When I became interested in leadership, one of the first things I found online was The Golden Circle by Simon Sinek and his book Start With Why.
I discovered that I had to focus on why we are doing what we are doing. It just made total sense!
The more books I read and the conversations I had with other leaders, the more they all share this reasoning on focusing on the why and inspiring others on the mission.
I struggled a lot to learn how to articulate the why, because most of the time I didn’t know! It was so frustrating and I felt like I wasn’t prepared to be a good leader.
I want to share with you my relationship with “why” and how I think “for what” can be a good alternative for certain situations when the uncertainty is high.
⚠️ Disclaimer. Catalan and Spanish are my native languages, and this is relevant to how I think about the questions “why” and “for what” based on my culture. I am not aware if what I’m sharing in this post will be different for other cultures where their language isn’t romance.
When I was a consultant, I asked “why” a lot
As a consultant, I learned to ask “Why are we doing this?” to have great conversations and understand my client better.
I learned that the question had two main outcomes (simplifying):
The client knew the “why”.
The client didn’t know the “why”, or it wasn’t good enough because it was easy to challenge.
The first scenario was super. We understood the client, we had the relevant information to do our job. All good! Let’s continue.
The second scenario was the most common one and it had two probable outcomes:
We needed to do discovery or research before continuing because it was important to understand the why behind our decisions.
We cannot do discovery or research, and we just work with what “we are told”, and learn along the way.
I thought that scenario one made me a good consultant. I helped them realize they didn’t know and know they can understand the why. On the other hand, I thought the second scenario was that I didn’t influence them enough to make that necessary investment.
What happened is that, even with the discovery, the research, and all of that, sometimes we never got to a good enough response to the “why”, and resources and time are being consumed during that time.
Should we keep investing in understanding the “root cause” or why certain decisions are made? Could we have learned about all this context along the way? Did these learnings improve our decision-making enough to make it worth it?
I learned to work with “enough good” answers to the “why”. Ultimately, I did my job the best I could given the context and situation at hand.
After moving into a product company, and being in a leadership position, I learned the hard way how complex and difficult it is to know “why”.
The why works better when there is a story behind with enough data
When I joined Creditas as an Engineering Manager with 0 team members, I had to make a lot of decisions and reply “why” I was making certain decisions instead of others.
I was able to reply to them with enough arguments because I did similar things in the past. I referred to past experiences combined with good fundamentals and my responses seemed to convince people.
I was able to explain my experience with a storyline and enough relevant data backed up by some theory/fundamentals.
When we have already enough experience with something, replying to the “why” becomes easier.
But what happens when we don’t have a past? What happens when we lack all those experiences, facts, theory that could provide a convincing response to the why?
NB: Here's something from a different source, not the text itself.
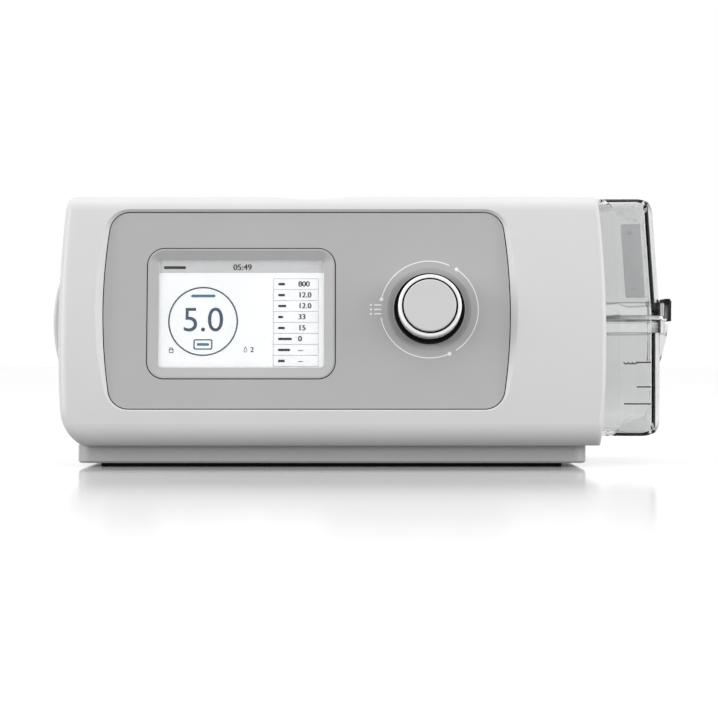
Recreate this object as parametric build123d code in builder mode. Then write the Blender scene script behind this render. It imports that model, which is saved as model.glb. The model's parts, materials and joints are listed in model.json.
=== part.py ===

We move from the “certain why” to the “uncertain why”, and this one is more challangeable than the previous one. (The certain why is also challangeable, but you got my point).
Most of the time I don’t know the why, but I know the what
When the context is more uncertain, it lacks data, experience, and facts, and asking the why will result in some hypotheses, desires, and some “data” that kind of explains the why but is not enough convincing.
Asking more times why doesn’t improve the response just creates an analysis paralysis. We want to increase the certainty in a context that’s not fully possible.
Without being a language expert here, when I hear “why” I tend to look at the past for anything that could support my arguments. So, I look for past evidence that would argue the future expectations.
That’s how I think.
The more you ask me the why in an uncertain context, more harder will it be for me to reply to you, and given a point, I will either go in the direction of:
I need to do research.
Becoming “top-down” because I consider that doing research won’t pay off and we should discover and learn as we do rather than stop until we have more certainty.
I am a person who prefers the second to the first. I would rather do continuous discovery based on the information at hand rather than be in an analysis-paralysis situation.
But then I learned a new way to ask questions when the uncertainty is high which leads to a different outcome.
I started to ask “For what?”
For me, asking “for what?” helps me uncover my future expectations.
I might not be able to tell you the “why”, but I hope that telling you the “what” is good enough that we can learn the “why” along the way.
When I start answering the “for what?”, we can write down all those hypotheses and expectations that need to be true for that future to happen.
What needs to be true to make this happen?
What will this enable?
Why this over that?
For who is this for?
By thinking about the future, I can put all my expectations, hypotheses, and past experiences into why I consider this the next move.
It is way easier for me to talk about what than the why. Why should I force myself to start from the why? Maybe I should use the most appropriate starting point that will bring me to the why at some point, but the important part is to keep moving over waiting to have the best answer.
I learn my why as I do, and I usually start with what.
The next time you feel blocked, try asking five times “For what?”
Note the hypothesis, assumptions, and others that you will need to verify as you move into the future to not deviate too much from your purpose.
And you? Do you think that asking “why” forces you to think about the past, and “for what” helps you think about the future?